Off-Duty Officer Talks Distraught Man Down from Queens Center Balcony

Off-Duty Officer Talks Distraught Man Down from Queens Center Balcony

PHOTO: Off-duty City Police Officer Christian Campoverde last week saved a man from leaping off a Queens Center Mall balcony. Photo Courtesy of NYPD

By Michael V. Cusenza

A City police officer is being hailed a Holiday hero with a heart after his efforts saved a distraught man who attempted to jump from a balcony at the Queens Center Mall last week.

Officer Christian Campoverde, who works out of the 40th Precinct in the Bronx, was actually off-duty and shopping with his family at the Elmhurst mall when he heard the man mumbling that he wanted to kill himself as he pushed his way up the escalator. Sensing something was not right, Campoverde began to follow the man, but did not catch up to him until he had one leg over the balcony railing.

Queens Center Mall. Photo Courtesy of

Queens Center Mall. Photo Courtesy of

As he reached the balcony area, Campoverde said that he immediately grabbed the man’s waistband and began to speak with him about why he wanted to end his life. As the two began to connect conversationally, Campoverde asked “Is it OK if I give you a hug, do you want a hug?” As the man replied yes, the officer was able to bring him to safety where he was taken by EMS for evaluation.

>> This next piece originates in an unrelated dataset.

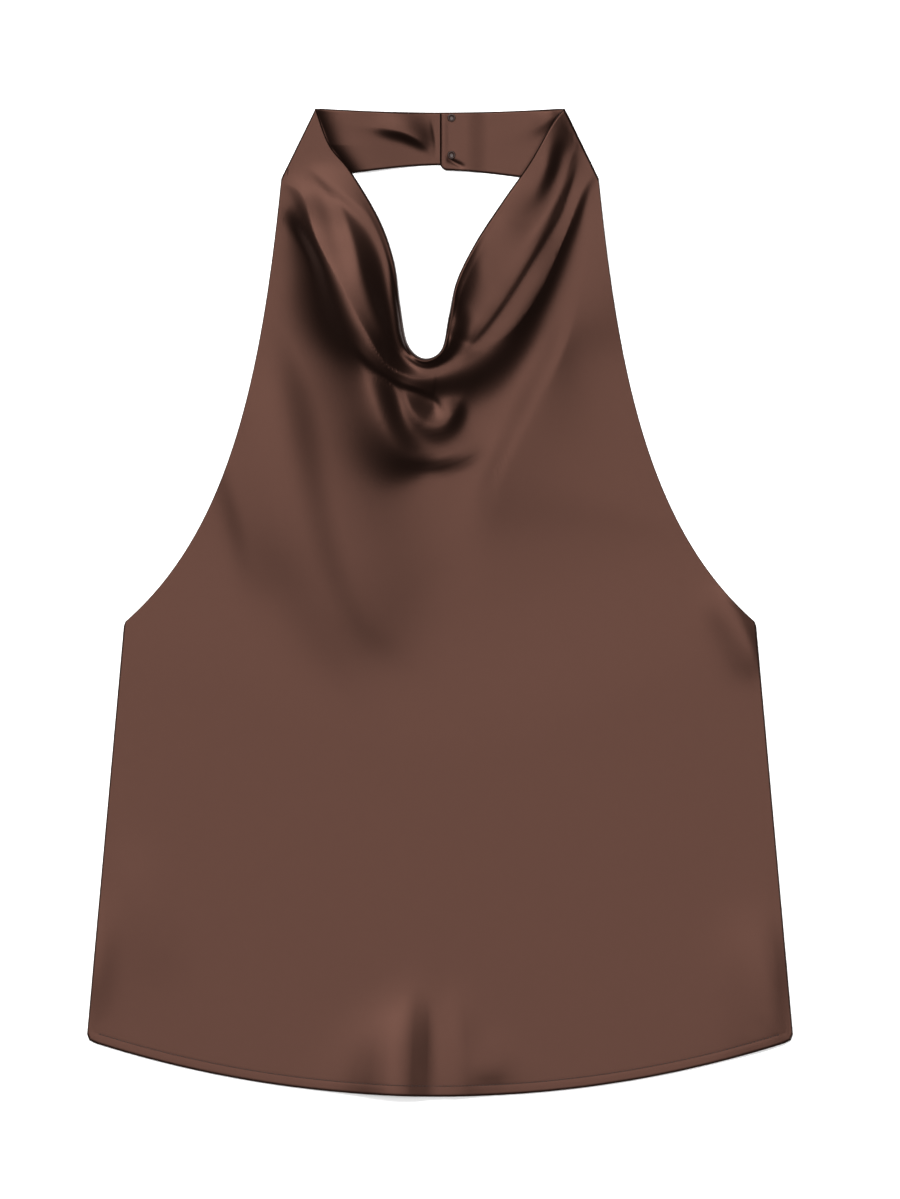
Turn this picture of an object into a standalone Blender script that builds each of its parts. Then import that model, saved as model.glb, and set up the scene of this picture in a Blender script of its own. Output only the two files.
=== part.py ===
"""Backless halter top with a draped cowl neck, laid flat on its back with the front up.

The front is one bias-cut piece.  It hangs from two fold lines at the sides of the neck, and the spare
cloth between them drapes into swags: the cowl.  Behind the neck the two halves of the neckband overlap
and close with two small buttons.  The back panel is low and plain, and joins the front at the sides.

Everything below is in millimetres until a mesh is made.  X runs across the garment, to the right of
somebody who looks down on it, Y runs from the hem to the neck, and Z is up from the surface it lies on.
"""

import bpy
import numpy as np

MM = 0.001

# ---- driving dimensions: the garment as it lies
LENGTH = 672.0              # neck corners to the lowest point of the hem
CHEST = 430.0               # across at the underarms
HEM = 480.0                 # across at the bottom of the side seams
NECK = 169.0                # across the top, between the two neck corners
UNDERARM_Y = -16.0          # top of the side edges
HEM_SAG = 36.0              # how far the hem drops between its corners
HEM_CORNER = 6.5            # size of the rounded hem corners
KNEE = (108.0, 288.0)       # where the fold at the side of the neck ends and the armhole starts
BAND_SAG = 2.8              # how far the neckband's top edge dips at the closure
BAND_HEIGHT_LEFT = 36.0     # the under half of the neckband, at the closure
BAND_HEIGHT_RIGHT = 39.5    # the half that lies over it
BAND_WIDENING = 9.0         # how much further down both halves reach at the sides of the neck
OVERLAP = 16.0              # how far one end of the neckband lies over the other
BACK_TOP_Y = -63.0          # top of the back panel at the side seams
BACK_SCOOP = 62.0           # how far the back panel's top edge drops to its middle
BACK_INSET = 0.8            # the back panel's edges lie this far inside the front's

# ---- cloth
FRONT_WALL = 1.2
BACK_WALL = 1.0
GAP = 0.3                   # between pieces that lie on each other or meet at a seam
STEP_UP = BACK_WALL + GAP   # height of a piece that lies on another
EASE = 16.0                 # the way a piece needs to come down from that height
BACK_EASE = 110.0           # the front comes down more slowly above the back panel
BAND_EASE = 90.0            # and below the neckband

# ---- buttons
BUTTON_DIAMETER = 5.4
BUTTON_THICKNESS = 1.6
BUTTON_INSET = 7.8          # from the overlapping end of the band
BUTTON_FROM_TOP = 3.8       # the upper button's middle, from the band's top edge
BUTTON_FROM_BOTTOM = 10.5   # the lower button's middle, from the band's bottom edge

TOP_Y = LENGTH / 2
HEM_Y = -LENGTH / 2
CORNER = (NECK / 2, TOP_Y)
CLOSURE_X = 0.0

# The neckline from the left neck corner, down round the cowl and up to the right one.
NECKLINE_COLUMNS = ("x", "y")
NECKLINE = (
    (-84.5, 336), (-75, 311), (-60.5, 293), (-41, 260), (-31, 231), (-27, 202), (-22, 176),
    (-11, 166), (1, 172), (6, 195), (11.5, 219), (25, 246), (43.5, 274), (61, 299), (76, 325), (84.5, 336),
)

# Half of the front's grid lines: a distance from the middle of the neckline, as a share of its length,
# against the distance from the middle of the hem at which that grid line ends, as a share of the edge.
GRID_LINES = ((0, 0), (0.035, 0.105), (0.085, 0.205), (0.18, 0.295), (0.285, 0.375), (0.40, 0.445), (0.50, 0.50))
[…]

“I just saw somebody who needed help,” said Campoverde, who just completed the NYPD’s Crisis Intervention Team training the week prior to the incident.

According to the NYPD, CIT training uses mental health consumers, professionals and police officials to train officers on how to recognize signs of mental illness, respond to such calls and empathize with someone in the throes of a crisis. Earlier this summer the NYPD launched a four-day program that will be incorporated into standard training and issued a requirement that officers take annual refresher courses, officials said. Though the department already has a small, highly-trained unit of officers for mental health cases, the training is meant to give more cops a better chance at deescalating crisis situations.